• [DATA EXCERPT]:
★ ★ ★ ★ ★

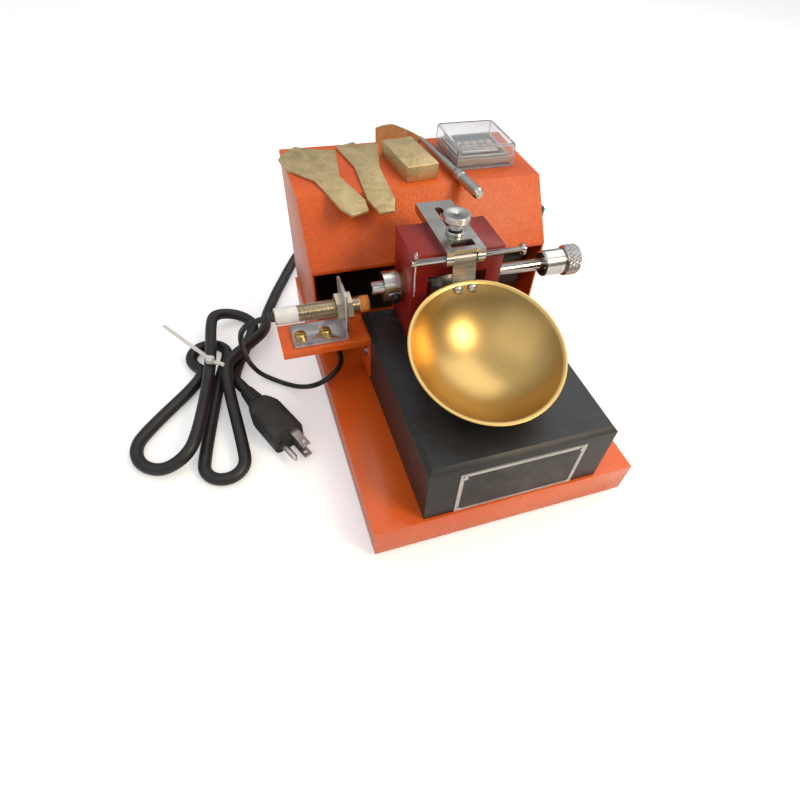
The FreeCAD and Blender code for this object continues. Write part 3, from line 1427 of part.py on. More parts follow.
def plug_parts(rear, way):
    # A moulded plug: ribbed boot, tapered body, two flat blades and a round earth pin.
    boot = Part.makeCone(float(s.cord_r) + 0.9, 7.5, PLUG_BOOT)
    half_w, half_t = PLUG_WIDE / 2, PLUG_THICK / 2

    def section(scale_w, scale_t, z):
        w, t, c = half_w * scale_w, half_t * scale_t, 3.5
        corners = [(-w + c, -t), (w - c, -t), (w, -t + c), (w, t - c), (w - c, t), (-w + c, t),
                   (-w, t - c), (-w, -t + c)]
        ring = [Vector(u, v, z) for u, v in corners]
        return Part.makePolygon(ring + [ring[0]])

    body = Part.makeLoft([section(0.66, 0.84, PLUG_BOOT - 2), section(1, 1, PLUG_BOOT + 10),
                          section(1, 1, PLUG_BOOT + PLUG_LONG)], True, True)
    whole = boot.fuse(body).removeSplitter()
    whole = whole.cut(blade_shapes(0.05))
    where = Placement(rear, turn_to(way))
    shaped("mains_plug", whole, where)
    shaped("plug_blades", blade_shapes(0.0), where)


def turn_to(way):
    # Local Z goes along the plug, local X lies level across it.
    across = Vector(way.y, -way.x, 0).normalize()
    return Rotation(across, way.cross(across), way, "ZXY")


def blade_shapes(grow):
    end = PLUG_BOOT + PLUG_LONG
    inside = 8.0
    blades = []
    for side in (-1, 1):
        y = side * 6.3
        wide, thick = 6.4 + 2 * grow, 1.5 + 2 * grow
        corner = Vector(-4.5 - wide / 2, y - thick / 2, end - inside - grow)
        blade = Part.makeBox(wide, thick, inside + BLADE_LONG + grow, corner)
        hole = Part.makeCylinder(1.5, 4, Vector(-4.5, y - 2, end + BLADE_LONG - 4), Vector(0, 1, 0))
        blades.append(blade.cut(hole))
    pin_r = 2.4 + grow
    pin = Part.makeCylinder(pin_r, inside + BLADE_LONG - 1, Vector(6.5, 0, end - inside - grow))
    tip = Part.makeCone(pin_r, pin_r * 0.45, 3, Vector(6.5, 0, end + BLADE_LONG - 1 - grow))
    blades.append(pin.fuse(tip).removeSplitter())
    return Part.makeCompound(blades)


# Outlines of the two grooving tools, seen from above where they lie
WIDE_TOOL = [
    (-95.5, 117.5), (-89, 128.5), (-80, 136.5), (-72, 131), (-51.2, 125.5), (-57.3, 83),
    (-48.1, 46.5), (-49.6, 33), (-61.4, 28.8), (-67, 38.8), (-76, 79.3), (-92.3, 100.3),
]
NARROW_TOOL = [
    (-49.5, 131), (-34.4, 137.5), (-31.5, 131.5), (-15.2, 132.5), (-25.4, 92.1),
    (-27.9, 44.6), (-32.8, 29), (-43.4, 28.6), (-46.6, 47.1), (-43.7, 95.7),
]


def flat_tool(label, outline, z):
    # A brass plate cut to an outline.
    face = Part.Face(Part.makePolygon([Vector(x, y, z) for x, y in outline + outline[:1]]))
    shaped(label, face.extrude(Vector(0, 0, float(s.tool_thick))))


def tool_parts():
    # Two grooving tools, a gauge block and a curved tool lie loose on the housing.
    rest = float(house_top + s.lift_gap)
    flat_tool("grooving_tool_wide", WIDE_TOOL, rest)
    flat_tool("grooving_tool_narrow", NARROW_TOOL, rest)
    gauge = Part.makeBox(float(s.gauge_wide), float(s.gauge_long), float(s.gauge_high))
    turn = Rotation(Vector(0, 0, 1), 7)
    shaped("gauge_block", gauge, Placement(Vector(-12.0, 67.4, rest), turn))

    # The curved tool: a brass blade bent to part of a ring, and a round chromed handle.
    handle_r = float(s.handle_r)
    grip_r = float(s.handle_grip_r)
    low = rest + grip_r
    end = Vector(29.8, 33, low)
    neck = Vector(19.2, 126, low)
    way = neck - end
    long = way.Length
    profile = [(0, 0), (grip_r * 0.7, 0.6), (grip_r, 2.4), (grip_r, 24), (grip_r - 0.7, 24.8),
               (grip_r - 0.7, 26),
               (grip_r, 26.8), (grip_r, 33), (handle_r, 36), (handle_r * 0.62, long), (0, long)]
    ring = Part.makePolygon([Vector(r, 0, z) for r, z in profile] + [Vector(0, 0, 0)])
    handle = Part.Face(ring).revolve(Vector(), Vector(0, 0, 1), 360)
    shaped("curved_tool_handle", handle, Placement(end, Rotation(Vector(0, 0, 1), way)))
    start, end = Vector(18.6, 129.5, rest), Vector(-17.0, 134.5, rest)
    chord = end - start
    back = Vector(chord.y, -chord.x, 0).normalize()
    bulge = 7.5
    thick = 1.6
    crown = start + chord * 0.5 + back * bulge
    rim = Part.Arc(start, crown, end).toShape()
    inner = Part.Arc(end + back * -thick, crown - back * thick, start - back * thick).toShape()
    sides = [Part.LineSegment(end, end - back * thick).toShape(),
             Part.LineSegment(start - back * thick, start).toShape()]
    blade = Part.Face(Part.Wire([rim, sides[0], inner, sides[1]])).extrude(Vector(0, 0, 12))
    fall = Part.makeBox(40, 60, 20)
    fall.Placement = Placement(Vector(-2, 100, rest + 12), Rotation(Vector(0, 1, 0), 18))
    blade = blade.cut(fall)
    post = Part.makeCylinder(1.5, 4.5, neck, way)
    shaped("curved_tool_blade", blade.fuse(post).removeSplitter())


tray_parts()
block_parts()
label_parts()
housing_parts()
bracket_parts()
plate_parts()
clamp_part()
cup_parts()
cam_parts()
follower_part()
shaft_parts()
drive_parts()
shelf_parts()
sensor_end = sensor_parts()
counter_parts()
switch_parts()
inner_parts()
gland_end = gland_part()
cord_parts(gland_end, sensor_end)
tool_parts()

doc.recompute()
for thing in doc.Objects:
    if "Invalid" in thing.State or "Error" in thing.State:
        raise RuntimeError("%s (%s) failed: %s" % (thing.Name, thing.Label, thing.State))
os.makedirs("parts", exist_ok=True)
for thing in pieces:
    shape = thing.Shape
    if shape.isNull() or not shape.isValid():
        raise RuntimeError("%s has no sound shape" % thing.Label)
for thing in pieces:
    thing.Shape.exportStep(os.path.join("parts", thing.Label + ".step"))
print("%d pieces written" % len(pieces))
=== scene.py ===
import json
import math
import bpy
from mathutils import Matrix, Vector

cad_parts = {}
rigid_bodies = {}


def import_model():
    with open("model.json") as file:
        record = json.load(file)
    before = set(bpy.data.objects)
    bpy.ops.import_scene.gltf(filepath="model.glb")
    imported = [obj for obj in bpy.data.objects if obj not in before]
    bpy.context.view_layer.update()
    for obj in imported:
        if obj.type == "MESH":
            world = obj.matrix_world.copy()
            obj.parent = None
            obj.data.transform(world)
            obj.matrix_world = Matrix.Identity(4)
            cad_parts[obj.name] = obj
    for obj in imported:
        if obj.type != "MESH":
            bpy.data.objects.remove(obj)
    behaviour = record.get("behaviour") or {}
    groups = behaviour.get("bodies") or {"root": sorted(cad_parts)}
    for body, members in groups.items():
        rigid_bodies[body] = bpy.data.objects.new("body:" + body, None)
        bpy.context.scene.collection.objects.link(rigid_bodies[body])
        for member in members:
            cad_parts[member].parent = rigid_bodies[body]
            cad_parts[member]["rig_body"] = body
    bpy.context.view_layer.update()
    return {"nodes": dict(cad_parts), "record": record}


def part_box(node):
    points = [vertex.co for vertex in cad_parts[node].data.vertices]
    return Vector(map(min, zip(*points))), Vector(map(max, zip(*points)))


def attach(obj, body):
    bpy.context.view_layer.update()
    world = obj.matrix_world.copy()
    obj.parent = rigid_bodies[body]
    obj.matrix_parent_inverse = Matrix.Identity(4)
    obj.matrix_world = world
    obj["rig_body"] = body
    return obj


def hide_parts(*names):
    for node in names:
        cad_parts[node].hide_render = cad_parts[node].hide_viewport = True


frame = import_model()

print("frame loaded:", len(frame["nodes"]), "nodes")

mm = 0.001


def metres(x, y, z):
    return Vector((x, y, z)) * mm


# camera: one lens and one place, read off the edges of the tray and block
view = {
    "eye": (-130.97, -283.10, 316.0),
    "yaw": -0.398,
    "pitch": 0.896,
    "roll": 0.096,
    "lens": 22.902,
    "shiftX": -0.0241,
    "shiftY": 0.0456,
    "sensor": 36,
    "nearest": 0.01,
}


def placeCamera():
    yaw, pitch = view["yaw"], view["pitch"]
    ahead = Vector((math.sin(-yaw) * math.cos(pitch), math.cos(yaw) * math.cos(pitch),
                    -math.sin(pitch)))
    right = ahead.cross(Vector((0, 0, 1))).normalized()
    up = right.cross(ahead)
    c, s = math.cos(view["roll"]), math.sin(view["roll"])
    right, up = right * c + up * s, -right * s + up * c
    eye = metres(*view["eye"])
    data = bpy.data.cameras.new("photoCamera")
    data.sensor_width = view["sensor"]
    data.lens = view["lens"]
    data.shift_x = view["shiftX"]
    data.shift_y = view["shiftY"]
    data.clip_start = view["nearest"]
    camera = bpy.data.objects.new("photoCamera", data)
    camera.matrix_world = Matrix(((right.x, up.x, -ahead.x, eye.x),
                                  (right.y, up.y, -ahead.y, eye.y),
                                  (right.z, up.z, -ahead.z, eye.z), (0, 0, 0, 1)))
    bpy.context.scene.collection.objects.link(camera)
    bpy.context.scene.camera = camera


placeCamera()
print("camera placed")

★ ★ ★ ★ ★

• [GIVEN INSTRUCTION]: Only the lines from the one with "tray_parts()" up to the one with "for member in" should be repeated, both included, exactly as they appear.

• [ANSWER TO THIS PROBLEM]:
tray_parts()
block_parts()
label_parts()
housing_parts()
bracket_parts()
plate_parts()
clamp_part()
cup_parts()
cam_parts()
follower_part()
shaft_parts()
drive_parts()
shelf_parts()
sensor_end = sensor_parts()
counter_parts()
switch_parts()
inner_parts()
gland_end = gland_part()
cord_parts(gland_end, sensor_end)
tool_parts()

doc.recompute()
for thing in doc.Objects:
    if "Invalid" in thing.State or "Error" in thing.State:
        raise RuntimeError("%s (%s) failed: %s" % (thing.Name, thing.Label, thing.State))
os.makedirs("parts", exist_ok=True)
for thing in pieces:
    shape = thing.Shape
    if shape.isNull() or not shape.isValid():
        raise RuntimeError("%s has no sound shape" % thing.Label)
for thing in pieces:
    thing.Shape.exportStep(os.path.join("parts", thing.Label + ".step"))
print("%d pieces written" % len(pieces))
=== scene.py ===
import json
import math
import bpy
from mathutils import Matrix, Vector

cad_parts = {}
rigid_bodies = {}


def import_model():
    with open("model.json") as file:
        record = json.load(file)
    before = set(bpy.data.objects)
    bpy.ops.import_scene.gltf(filepath="model.glb")
    imported = [obj for obj in bpy.data.objects if obj not in before]
    bpy.context.view_layer.update()
    for obj in imported:
        if obj.type == "MESH":
            world = obj.matrix_world.copy()
            obj.parent = None
            obj.data.transform(world)
            obj.matrix_world = Matrix.Identity(4)
            cad_parts[obj.name] = obj
    for obj in imported:
        if obj.type != "MESH":
            bpy.data.objects.remove(obj)
    behaviour = record.get("behaviour") or {}
    groups = behaviour.get("bodies") or {"root": sorted(cad_parts)}
    for body, members in groups.items():
        rigid_bodies[body] = bpy.data.objects.new("body:" + body, None)
        bpy.context.scene.collection.objects.link(rigid_bodies[body])
        for member in members:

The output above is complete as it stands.